The US has banned Huawei from its 5G mobile network, branding it a security risk and has lent heavily on European allies to do the same. Lacking an indigenous alternative, US officials have been exploring ways to bolster Ericsson and Nokia, Huawei’s main rivals. Presumably lending its muscle is meant to make it harder for European governments to claim that completely excluding the Chinese supplier would delay the rollout of 5G superfast data services and push up the price.

Mr Barr’s suggestion that the US government itself could swoop on two European companies was extraordinary. Washington does not go around buying foreign businesses. The White House quickly disowned the idea. Still, it raises crucial questions: do Ericsson and Nokia, with an equity value of $29bn and $24bn respectively, need government help or a much bigger strategic shareholder? And if they do, should it come from the US?

“Both companies have had a fairly torrid time over the last couple of decades,” says John Delaney, telecoms analyst at IDC. “They are not exactly booming but their business fundamentals are sound.”

Telecoms equipment is a scale business and China’s vast and restricted access domestic market gives Huawei enormous advantages, as does cheap finance from state banks. The shift to virtual networks, where software increasingly replaces the functions of hardware, will bring new players into the market. Meanwhile, Samsung is pushing into 5G kit.

Together, Ericsson and Nokia have a similar share of the global 5G market to Huawei. The ban on the Chinese company in the US and curbs in Europe should give the Finnish-Swedish duo more business and pricing power — even if the outlook for 2020 is clouded by delayed government decisions about permitted suppliers in the west and headwinds in China and India.

Ericsson and Nokia are outgunned by the Chinese behemoth on research spending but they are more competitive on 5G patents than sometimes appears.
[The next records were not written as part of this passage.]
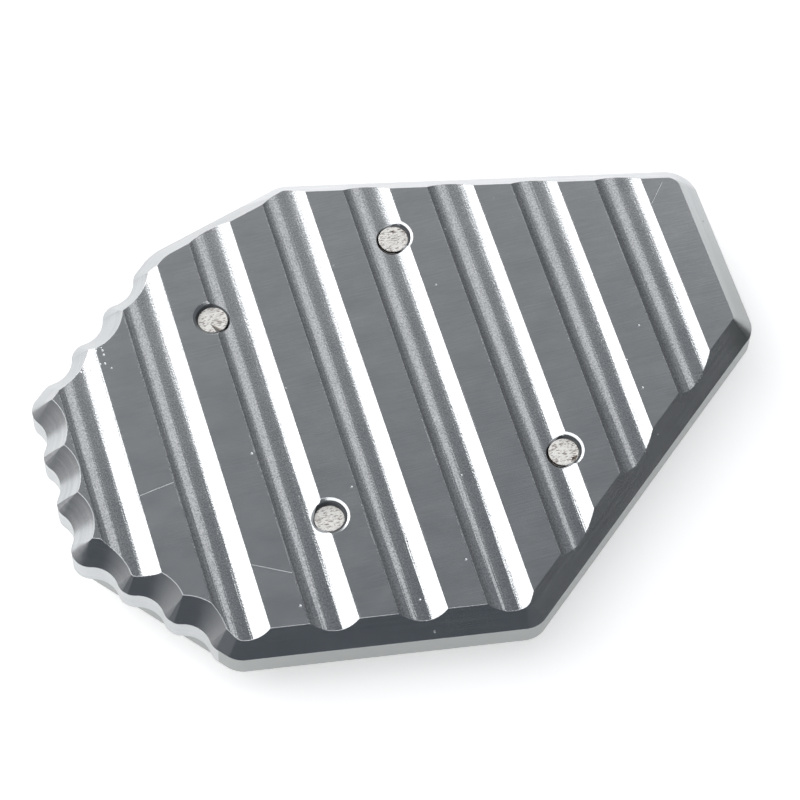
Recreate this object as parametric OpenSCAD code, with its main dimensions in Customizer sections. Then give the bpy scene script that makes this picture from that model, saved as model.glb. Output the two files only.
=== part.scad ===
// Foot enlarger for a motorcycle side stand.
// A milled aluminium plate with a grooved tread, and a fork-shaped clamp plate
// that holds the stand's own foot in a pocket of the plate with four screws.
// It lies on the clamp plate: the tread faces up, and Y runs along the grooves.

/* [Plate] */
// Width between the left and the right side
plate_w = 103.2; // [100:0.2:108]
// Thickness from the clamped face to the tread
plate_t = 10; // [9:0.25:12]
// Width and height of the 45 degree chamfer round the tread
chamfer = 3; // [2.6:0.1:3.4]
// Height of the scalloped wall below the chamfer
wall_h = 3.6; // [2.6:0.1:4]
// How far the straight-edged step behind the wall is set back
step_in = 1.75; // [1.5:0.25:3]

/* [Outline] */
// Distance of the top side from the middle of the plate
top_d = 36.65; // [35:0.05:38]
// Direction that the top side faces
top_az = 76.7; // [74:0.1:79]
// Distance of the brow, the straight side left of the top
brow_d = 39.95; // [39:0.05:41]
// Direction that the brow faces
brow_az = 106.3; // [104:0.1:109]
// Distance of the shoulder, the upper scalloped side
shoulder_d = 43.9; // [43:0.05:45]
// Direction that the shoulder faces
shoulder_az = 131.2; // [129:0.1:133]
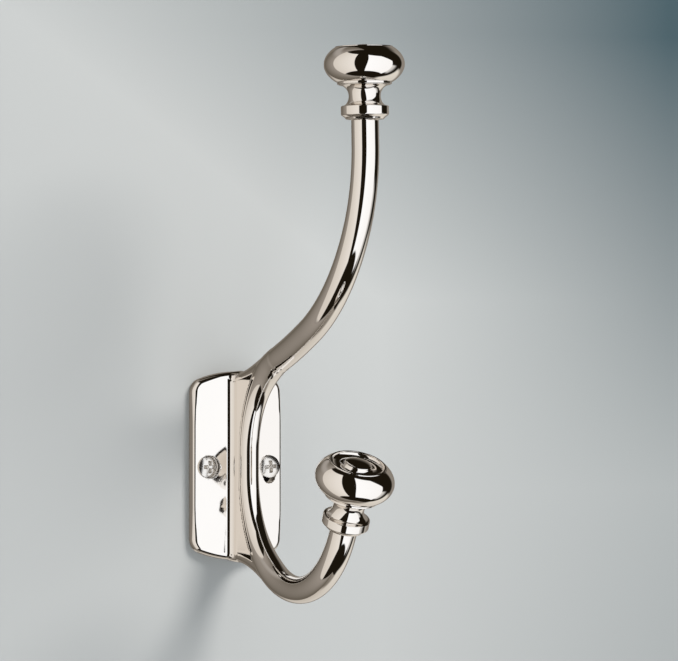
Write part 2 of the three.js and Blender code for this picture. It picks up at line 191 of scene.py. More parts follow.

Targeted EU subsidy for research may nonetheless be necessary to keep the Europeans fully in the race for smart networks.

Consolidating both European companies into one group, as Mr Barr also suggested, would reduce competition and create a monopoly in some markets where Huawei is being shunned. It could also stifle innovation in a sector that is open to rapid technological change.

There are no obvious US corporate buyers. Cisco, the US network equipment maker, is mentioned as one. But Nokia — perhaps the more vulnerable of the two Europeans having bet on more expensive end-to-end 5G technology — is a bad fit as it comes with a big fixed-line business of its own. Ericsson tried a partnership with Cisco but bailed out after a few years and has teamed up with rival Juniper. A combination with chipmaker Qualcomm would make little industrial sense.

In any case, Ericsson and Nokia are both regarded as national champions by their home governments, who would balk at the idea of them falling into American hands and becoming pawns in a US technology war with China. They would risk losing business in China. It may be dominated by Chinese suppliers but it is also Ericsson’s second biggest market after the US. Finland could probably block a takeover of Nokia by labelling the company a strategic asset. Sweden has fewer defences but other EU member states could object under the bloc’s new foreign investment screening regime.

An American raid might be an outlandish idea, but it is forcing EU policymakers to reflect on how to assert European technological sovereignty. If they spurn Washington’s “help”, they may need to come up with their own.